Rogers is a New Yorker, born and bred. And though he has lived in California for 27 years, if you talk with him for about two minutes you will detect the unmistakable vernacular of those who grew up between the Hudson and the East Rivers with a touch of Park Avenue.

Upon graduation from high school, a scholarship led him to the Franklin School of Professional Artists and three years of indoctrination into the world of commercial art. Afterward he became an unpaid apprentice to a leading Broadway set designer (The King and I, Death Of a Salesman, Streetcar Named Desire). To support himself he free-lanced doing window designs for local stores, including Tiffany’s. His work with the set designer taught him respect for great lighting, and for the employment of the art of allusion. But his work dealt mainly with the mechanical aspects of the theatre and did not challenge his creativity.

Using his drawing ability he began to do fashion designs for advertisements by men’s clothing companies. This put him in contact with the top art director in the field of fashion design, Alexander Lieberman of Conde Nast (Vouge and Glamour). And he did a little modeling or men’s wear photographers. But soon another latent talent, born in high school drama groups, caused him to momentarily turn aside from the commercial art world and look to the excitement of the Broadway stage, from in front of the footlights rather than in the building of sets.

Rogers had some success. He joined Actors’ Equity and earned parts in Summer Stock, with male leads in The Boyfriend, Little Mary Sunshine, and South Pacific.

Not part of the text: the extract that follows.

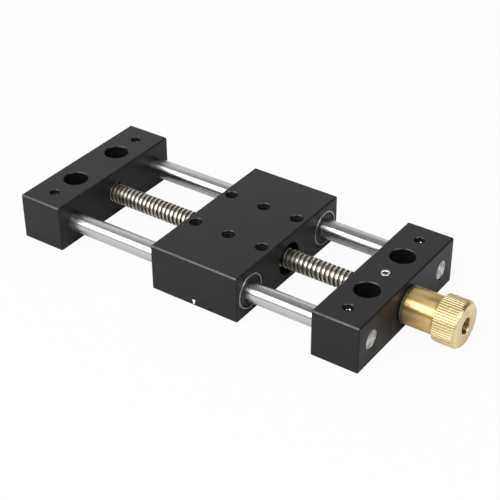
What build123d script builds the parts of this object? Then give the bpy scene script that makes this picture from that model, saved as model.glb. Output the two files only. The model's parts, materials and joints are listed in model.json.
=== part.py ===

But the big time eluded him and audition rejections caused him to retreat to his art studies. Though he continued to get some understudy parts, the tension between his love for the theatre and for his painting finally drove him to the decision to focus on art and go for a college teaching career. He went back to school and obtained his BA at New York University, his MA at Columbia and CCNY and, later on, his MFA at UCSB.

He began to teach developing an imaginative course called Radical Anatomy at New York’s School of Visual Design and at Parsons School of Design. His basic courses always began with drawing a link on the blackboard and going on to develop that line into the creation of form, value, perspective and composition. Drawing, he explained, is making a flat-plane, two-dimensional image into a three-dimensional illusion.

Rogers did not neglect his own painting and drawing during his teaching assignments in Hawaii, Texas, and California. “Teaching is rewarding and I am challenged by the attempts to help develop young talents into accomplished artists. But I really teach in order to provide a financial base so I can paint, paint, paint.” He has recently been a popular teacher of life drawing at the Adult Education Center of SBCC.

Gradually Rogers’ South view alcove is filling up with his recent paints and drawings, many of which are of heroic dimension. His present problem is to make room to paint. His recent awards attest to his continued acceptance by the local art community and we hop he limitations of his body and of his living quarters will not slow his creative productivity.